1. The fiat currencies are in an inflationary race to the bottom. Everyone wants to be *slightly ahead* of their rivals in inflation.
2. The more physical gold you have, the more surreptitious "fractional reserve" lending of gold you can perform to banks, who will dump the gold on the local market as shorts, thereby holding down the price of gold relative to the local currency. This masks the effects of your deliberately inflationary monetary policy, see #1.
Gold, for tolerably obvious reasons, is the preferred commodity when it comes to benchmarking currencies. Therefore why store your gold in New York or London, when you can keep it locally and use it to suppress the truth about your own debased currency?
Plus, when TSHTF, do you really want your gold reserves locked up in a country that is about to devalue their currency? That is a giant wild card. These banks remember Roosevelt, and they especially remember Nixon. They are not going to abide another unilateral change in contract terms that costs them billions.
The short version: the U.S. is unstable and therefore untrustworthy. It's financial future is uncertain.
But it also shows, of course, how pervasive the fear of Tungsten Trickery has become worldwide.
(And maybe why in certain quarters, pushing the ridiculous Platinum Godzilla Coin idea was considered prudent.)
Jokes aside, the real reason:
Most of Germany's reserves have been stored abroad since the Cold War over fears of a Soviet invasion.
But the central bank came under pressure last year when Germany's independent Federal Auditors' Office last year concluded it failed to properly oversee its gold reserves.
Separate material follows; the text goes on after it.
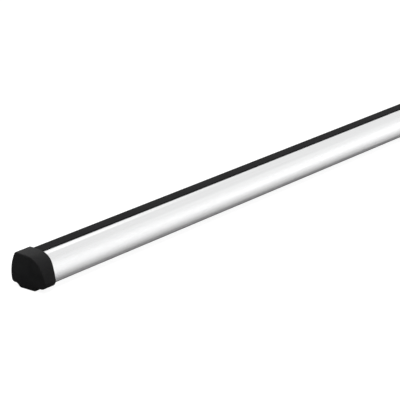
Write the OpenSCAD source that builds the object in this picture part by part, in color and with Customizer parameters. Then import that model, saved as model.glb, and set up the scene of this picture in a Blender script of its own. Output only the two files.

The auditor suggested the central bank should carry out regular inspections of the gold held abroad to verify its book value or change the reserves' management.
The auditors' report stunned Germany, where the Bundesbank routinely tops polls of the nation's most trusted institutions. The central bank was taken aback and maintained it didn't see the need for more scrutiny in overseeing the reserves, saying "there is no doubt about the integrity of the foreign storage sites."
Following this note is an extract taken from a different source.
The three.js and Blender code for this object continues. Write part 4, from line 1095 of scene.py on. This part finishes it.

But the debate on the gold reserves, most of which are held by foreign authorities, caused some inevitable conspiracy theories questioning their very existence. Several politicians then jumped on the issue and called for some of the reserves to be repatriated.
Does your entire worldview consist of reactive ad hominems?
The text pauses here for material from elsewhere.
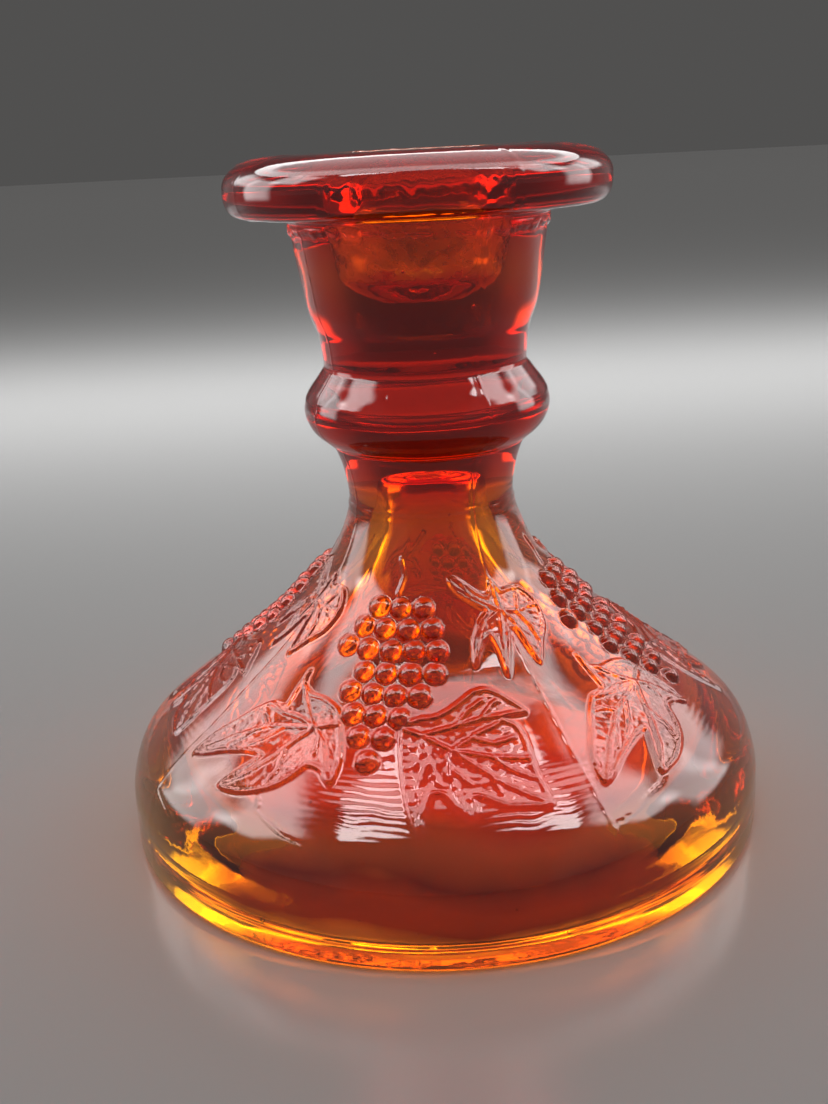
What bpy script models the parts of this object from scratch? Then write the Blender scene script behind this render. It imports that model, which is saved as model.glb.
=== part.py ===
"""Pressed-glass candlestick: one casting with a candle socket, broad lip, waisted cup, ring,
neck and a hollow bell-shaped base that carries four panels of grapes and vine leaves.

The origin is the centre of the foot's resting plane, and +Z points up. Angles in a panel are
degrees round the axis from the panel's middle, positive to the right seen from outside.
"""

import math

import bmesh
import bpy
from mathutils import Matrix, Vector

MM = 0.001

# Driving dimensions, in millimetres.
HEIGHT = 115.0
SEGMENTS = 48

SOCKET_MOUTH_RADIUS = 11.25
SOCKET_FLOOR_RADIUS = 8.75
SOCKET_SEAT_RADIUS = 4.0
SOCKET_DEPTH = 22.5
SOCKET_DISH_DEPTH = 3.5
SOCKET_EDGE_ROUND = 1.4

LIP_RADIUS = 31.4
LIP_THICKNESS = 9.4
LIP_CROWN_WIDTH = 10.0
LIP_CROWN_SQUARENESS = 0.85
LIP_UNDER_WIDTH = 3.8
LIP_UNDER_SHARE = 0.45
LIP_UNDER_SQUARENESS = 0.76

CUP_TOP_RADIUS = 21.0
CUP_BAND = 0.4
RING_RADIUS = 20.75
NECK_RADIUS = 14.2
BASE_RADIUS = 56.0
FOOT_OUTER_RADIUS = 54.6
FOOT_INNER_RADIUS = 44.8
FOOT_INNER_ROUND = 2.2
CAVITY_HEIGHT = 65.0
CAVITY_TOP_RADIUS = 6.0

PANELS = 4
PANEL_MIDDLE = -17.0

GRAPE_RADIUS = 1.9
GRAPE_SINK = 0.5
GRAPE_PITCH = 3.8
GRAPE_ROW_PITCH = 3.8
BUNCH_TOP = 44.3
# Each row of a bunch from the top: how many grapes, and how far the row is shifted sideways.
BUNCH_ROWS = ((3, 0.5), (4, 0.4), (5, 0.1), (4, 2.1), (4, 0.5), (3, 0.0), (2, 0.0), (1, 0.2))

LEAF_RISE = 0.5
LEAF_ROOT = 0.9
# Leaf outlines: (degrees from the panel's middle, height), starting with the centre of the veins.
LEFT_LEAF = (
    (-15.5, 28.8),
    (-26, 35), (-23, 32.8), (-15.5, 32.4), (-10.5, 31.5), (-7, 29), (-5.5, 26.5), (-6, 24),
    (-12.5, 25.4), (-18, 22.6), (-29.5, 20.8), (-24.5, 25), (-33, 24), (-42, 22), (-39.5, 26.2),
    (-31.5, 30.3), (-26, 30.6),
)
RIGHT_LEAF = (
    (19, 28.2),
    (7.5, 30.4), (16, 31.6), (26, 33.9), (32, 33.5), (38.5, 31), (31.5, 30.8), (35.5, 28.3),
    (35.2, 25), (36, 21.6), (28, 22), (22.5, 23.4), (21, 21.4), (16.5, 23.4), (14.5, 23.6),
    (12.5, 19.8), (9.5, 24), (7.5, 27.5),
)
SEAM_LEAF = (
    (44.5, 42.6),
    (23.5, 47.7), (31, 47.4), (38, 45.4), (45, 46.6), (52, 45.2), (58, 44.5), (61, 42.4),
    (55, 38.6), (49, 35.7), (46, 39.8), (42, 39), (37.5, 35.2), (36.5, 39.6), (28.5, 36.8),
    (31.5, 41.2), (37, 43.4), (29, 45.8),
)


def smooth_through(points, steps):
    """Points of a smooth curve (Catmull-Rom) through a list of (radius, height) pairs."""
    ends = [points[0]] + list(points) + [points[-1]]
    curve = []
    for i in range(1, len(ends) - 2):
        p0, p1, p2, p3 = (Vector(p) for p in ends[i - 1:i + 3])
        for k in range(steps):
            t = k / steps
            bend = (2 * p0 - 5 * p1 + 4 * p2 - p3) * t * t
            twist = (3 * p1 - p0 - 3 * p2 + p3) * t * t * t
            curve.append(0.5 * (2 * p1 + (p2 - p0) * t + bend + twist))
    curve.append(Vector(points[-1]))
    return [(p.x, p.y) for p in curve]


def arc(centre, width, height, start, end, steps, power=1.0):
    """Points of an elliptical arc, or of a squarer one where power is under 1."""
    points = []
    for k in range(steps + 1):
        a = math.radians(start + (end - start) * k / steps)
        c, s = math.cos(a), math.sin(a)
        x = math.copysign(abs(c) ** power, c)
        y = math.copysign(abs(s) ** power, s)
        points.append((centre[0] + width * x, centre[1] + height * y))
    return points


def socket_outline():
    """The candle socket, from its seat on the axis up to its mouth."""
    seat = HEIGHT - SOCKET_DEPTH
    edge = SOCKET_EDGE_ROUND
    wall = [
        (0.0, seat),
        (SOCKET_SEAT_RADIUS, seat),
        (SOCKET_FLOOR_RADIUS - 1.2, seat + SOCKET_DISH_DEPTH - 1.2),
        (SOCKET_FLOOR_RADIUS, seat + SOCKET_DISH_DEPTH + 0.6),
        (SOCKET_MOUTH_RADIUS - 0.6, HEIGHT - 7.0),
    ]
    mouth = arc((SOCKET_MOUTH_RADIUS + edge, HEIGHT - edge), edge, edge, 180, 90, 2)
    return wall + mouth


def lip_outline():
    """The broad lip: a long crown above its blunt edge and a tighter round below."""
    under = LIP_THICKNESS * LIP_UNDER_SHARE
    edge = HEIGHT - LIP_THICKNESS + under
    crown = arc((LIP_RADIUS - LIP_CROWN_WIDTH, edge), LIP_CROWN_WIDTH, HEIGHT - edge, 90, 0, 6,
                LIP_CROWN_SQUARENESS)
    round_under = arc((LIP_RADIUS - LIP_UNDER_WIDTH, edge), LIP_UNDER_WIDTH, under, 0, -90, 4,
                      LIP_UNDER_SQUARENESS)
    return crown + round_under[1:]


def cup_outline():
    """The cup below the lip: a narrow band, then a taper that draws in to a waist."""
    top = HEIGHT - LIP_THICKNESS
    r = CUP_TOP_RADIUS
    band = [(r + 1.4, top), (r + CUP_BAND, top - 0.9), (r + CUP_BAND, top - 2.2), (r, top - 2.7)]
    taper = smooth_through(
        [(r, top - 3.0), (r - 1.2, top - 10.8), (r - 2.0, top - 15.4), (r - 3.4, top - 19.2),
         (r - 3.9, top - 23.0)], 1)
    return band + taper


def ring_outline():
    """The ring under the cup: a conical shoulder above a round edge."""
    r = RING_RADIUS
    return smooth_through(
        [(r - 3.9, 80.8), (r - 2.4, 79.0), (r - 0.7, 76.6), (r, 74.2), (r - 0.3, 72.2),
         (r - 1.4, 70.2), (r - 3.3, 68.5), (r - 4.5, 67.9)], 1)


def bell_outline():
    """The neck and the bell, from under the ring down to the side of the foot."""
    n = NECK_RADIUS
    return smooth_through(
        [(n + 1.7, 67.2), (n + 0.8, 64.0), (n + 0.1, 60.0), (n + 0.2, 56.8), (n + 1.5, 52.6),
         (n + 4.2, 47.4), (22.4, 43.0), (28.3, 37.0), (35.5, 31.1), (42.6, 25.5), (48.8, 21.0),
         (53.6, 16.8), (BASE_RADIUS - 0.3, 11.5)], 1)


def foot_outline():
    """The foot's upright side, rounded lower edge and flat resting ring."""
    drop = BASE_RADIUS - FOOT_OUTER_RADIUS
    edge = arc((FOOT_OUTER_RADIUS, 1.8), drop, 1.8, 0, -90, 2)
    return [(BASE_RADIUS, 7.0)] + edge + [(FOOT_INNER_RADIUS, 0.0)]


def cavity_outline():
    """The hollow under the base, from the foot's rounded inner edge up to its domed top."""
    r = CAVITY_TOP_RADIUS
    turn = FOOT_INNER_ROUND
    edge = arc((FOOT_INNER_RADIUS, turn), turn, turn, -90, -180, 2)
    wall = smooth_through(
        [(42.4, 7.0), (41.5, 12.5), (38.5, 18.0), (32.0, 24.0), (24.4, 30.2), (17.0, 37.0),
         (11.2, 44.0), (7.8, 51.0), (r + 0.3, 57.0)], 1)
    dome = arc((0.0, CAVITY_HEIGHT - 4.0), r, 4.0, 0, 90, 3, 0.7)
    dome[-1] = (0.0, CAVITY_HEIGHT)
    return edge[1:] + wall + dome


def turned_mesh(outline):
    """One closed mesh of revolution from (radius, height) pairs whose ends are on the axis."""
    bm = bmesh.new()
    verts = [bm.verts.new((r * MM, 0.0, z * MM)) for r, z in outline]
    edges = [bm.edges.new(pair) for pair in zip(verts, verts[1:])]
    bmesh.ops.spin(
        bm, geom=verts + edges, axis=(0, 0, 1), cent=(0, 0, 0), angle=2 * math.pi,
        steps=SEGMENTS, use_merge=True)
    bmesh.ops.remove_doubles(bm, verts=bm.verts, dist=1e-6)
    bmesh.ops.recalc_face_normals(bm, faces=bm.faces)
    return bm


def bell_point(angle, height, offset, bell):
    """A point at an angle and height on the bell, moved outwards along the surface normal."""
    for (r0, z0), (r1, z1) in zip(bell, bell[1:]):
        if z1 <= height <= z0:
            t = (z0 - height) / (z0 - z1)
            radius = r0 + (r1 - r0) * t
            slope = math.hypot(r1 - r0, z0 - z1)
            out, up = (z0 - z1) / slope, (r1 - r0) / slope
            break
    a = math.radians(angle)
    r = radius + offset * out
    return Vector((r * math.sin(a), -r * math.cos(a), height + offset * up)) * MM, radius


def walk_down(height, distance, bell):
    """The height reached after walking a distance down the bell's slope."""
    step = 0.05
    while distance > 0:
        _, upper = bell_point(0, height, 0, bell)
        _, lower = bell_point(0, height - step, 0, bell)
        distance -= math.hypot(lower - upper, step)
        height -= step
    return height


def grapes_mesh(bell):
    """The domed grapes of every panel, each a small sphere sunk into the bell."""
    bm = bmesh.new()
    for panel in range(PANELS):
        middle = PANEL_MIDDLE + 360 / PANELS * panel
        height = BUNCH_TOP
        for count, shift in BUNCH_ROWS:
            _, radius = bell_point(0, height, 0, bell)
            for k in range(count):
                across = shift + GRAPE_PITCH * (k - (count - 1) / 2)
                angle = middle + math.degrees(across / radius)
                place, _ = bell_point(angle, height, -GRAPE_SINK, bell)
                outward, _ = bell_point(angle, height, 1, bell)
                turn = (outward - place).to_track_quat("Z", "Y").to_matrix().to_4x4()
                bmesh.ops.create_uvsphere(
                    bm, u_segments=6, v_segments=4, radius=GRAPE_RADIUS * MM,
                    matrix=Matrix.Translation(place) @ turn)
            height = walk_down(height, GRAPE_ROW_PITCH, bell)
    return bm


def add_leaf(bm, leaf, middle, bell):
    """A low leaf-shaped plate that follows the bell, with its root inside the glass."""
    centre, outline = leaf[0], leaf[1:]
    levels = []
    for offset in (LEAF_RISE, -LEAF_ROOT):
        hub, _ = bell_point(middle + centre[0], centre[1], offset, bell)
        rings = []
        for share in (0.5, 1.0):
            ring = []
            for angle, height in outline:
                a = middle + centre[0] + (angle - centre[0]) * share
                z = centre[1] + (height - centre[1]) * share
                place, _ = bell_point(a, z, offset, bell)
                ring.append(bm.verts.new(place))
            rings.append(ring)
        levels.append((bm.verts.new(hub), rings))
    count = len(outline)
    for k in range(count):
        j = (k + 1) % count
        for hub, (inner, outer) in levels:
            bm.faces.new((hub, inner[k], inner[j]))
            bm.faces.new((inner[k], outer[k], outer[j], inner[j]))
        top, root = levels[0][1][1], levels[1][1][1]
        bm.faces.new((top[k], root[k], root[j], top[j]))


def leaves_mesh(bell):
    """The vine leaves of every panel; the smallest one lies across each panel's edge."""
    bm = bmesh.new()
    for panel in range(PANELS):
        middle = PANEL_MIDDLE + 360 / PANELS * panel
        for leaf in (LEFT_LEAF, RIGHT_LEAF, SEAM_LEAF):
            add_leaf(bm, leaf, middle, bell)
    bmesh.ops.recalc_face_normals(bm, faces=bm.faces)
    return bm


def glass_material():
    """Clear pressed glass, deep red above and amber at the foot."""
    material = bpy.data.materials.new("amber_red_glass")
    material.use_nodes = True
    shader = material.node_tree.nodes["Principled BSDF"]
    shader.inputs["Base Color"].default_value = (0.62, 0.06, 0.02, 1.0)
    shader.inputs["Roughness"].default_value = 0.03
    shader.inputs["Metallic"].default_value = 0.0
    shader.inputs["IOR"].default_value = 1.52
    shader.inputs["Transmission Weight"].default_value = 0.9
    return material


def add_object(name, bm):
    """Puts a finished bmesh into the scene as a named object."""
    mesh = bpy.data.meshes.new(name)
    bm.to_mesh(mesh)
    bm.free()
    piece = bpy.data.objects.new(name, mesh)
    bpy.context.scene.collection.objects.link(piece)
    return piece


def unite(piece, raised):
    """Unites a set of raised shapes with the body and hides the separate shapes."""
    union = piece.modifiers.new("unite_" + raised.name, "BOOLEAN")
    union.operation = "UNION"
    union.solver = "EXACT"
    union.object = raised
    raised.hide_render = True
    raised.display_type = "WIRE"


def main():
    for old in list(bpy.data.objects):
        bpy.data.objects.remove(old)
    bell = bell_outline()
    outline = socket_outline() + lip_outline() + cup_outline() + ring_outline()
    outline += bell + foot_outline() + cavity_outline()
    body = add_object("candlestick_body", turned_mesh(outline))
    unite(body, add_object("grapes", grapes_mesh(bell)))
    unite(body, add_object("leaves", leaves_mesh(bell)))
    body.data.shade_smooth()
    body.data.set_sharp_from_angle(angle=math.radians(35))
    body.data.materials.append(glass_material())


main()
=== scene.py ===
"""Looks of the pressed-glass candlestick: one closed glass surface with its grapes, vine leaves,
mould seams, ripples and bubbles, in glass that runs from amber at the foot to deep red at the lip.

Lengths are millimetres until a mesh is written; angles are degrees round the axis, 0 at -Y and
positive to the right. Outline and pattern sizes repeat the part's own driving dimensions.
"""

import math

import bpy
import numpy as np
from mathutils import Matrix, Vector


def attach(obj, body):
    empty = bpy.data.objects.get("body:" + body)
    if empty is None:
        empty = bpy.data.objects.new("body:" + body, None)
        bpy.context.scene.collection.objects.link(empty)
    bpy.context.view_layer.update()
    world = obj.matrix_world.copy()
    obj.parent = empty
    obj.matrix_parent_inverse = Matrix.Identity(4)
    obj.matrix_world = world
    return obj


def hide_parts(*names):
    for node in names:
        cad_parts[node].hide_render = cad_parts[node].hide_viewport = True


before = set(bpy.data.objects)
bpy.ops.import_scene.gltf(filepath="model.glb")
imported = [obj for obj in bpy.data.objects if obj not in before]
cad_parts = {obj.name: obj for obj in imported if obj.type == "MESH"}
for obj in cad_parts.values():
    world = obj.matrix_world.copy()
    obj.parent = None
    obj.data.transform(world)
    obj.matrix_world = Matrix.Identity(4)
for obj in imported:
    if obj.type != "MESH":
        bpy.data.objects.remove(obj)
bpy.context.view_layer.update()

MM = 0.001
SEED = 7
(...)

Gold bugs enjoy this from ZZ Ward:
http://bit.ly/ViHmRP
- http://bit.ly/107ybI7
"...In other news, a tungsten shortage was announced this evening." :)
The day the first tanker of oil out of Russia is priced in rubles or renminbi, U.S. dollar hegemony is over, and you will see the true price of gold -- or really, the true worthlessness of the dollar. This will happen in our lifetime.
Diversified gold holding is good for transparency and honesty in the gold market. Let the real owners of the gold take delivery, and then let's see whether J. P. Morgan et al. can continue to disguise the debasement of the dollar by flooding the markets with borrowed "virtual" gold.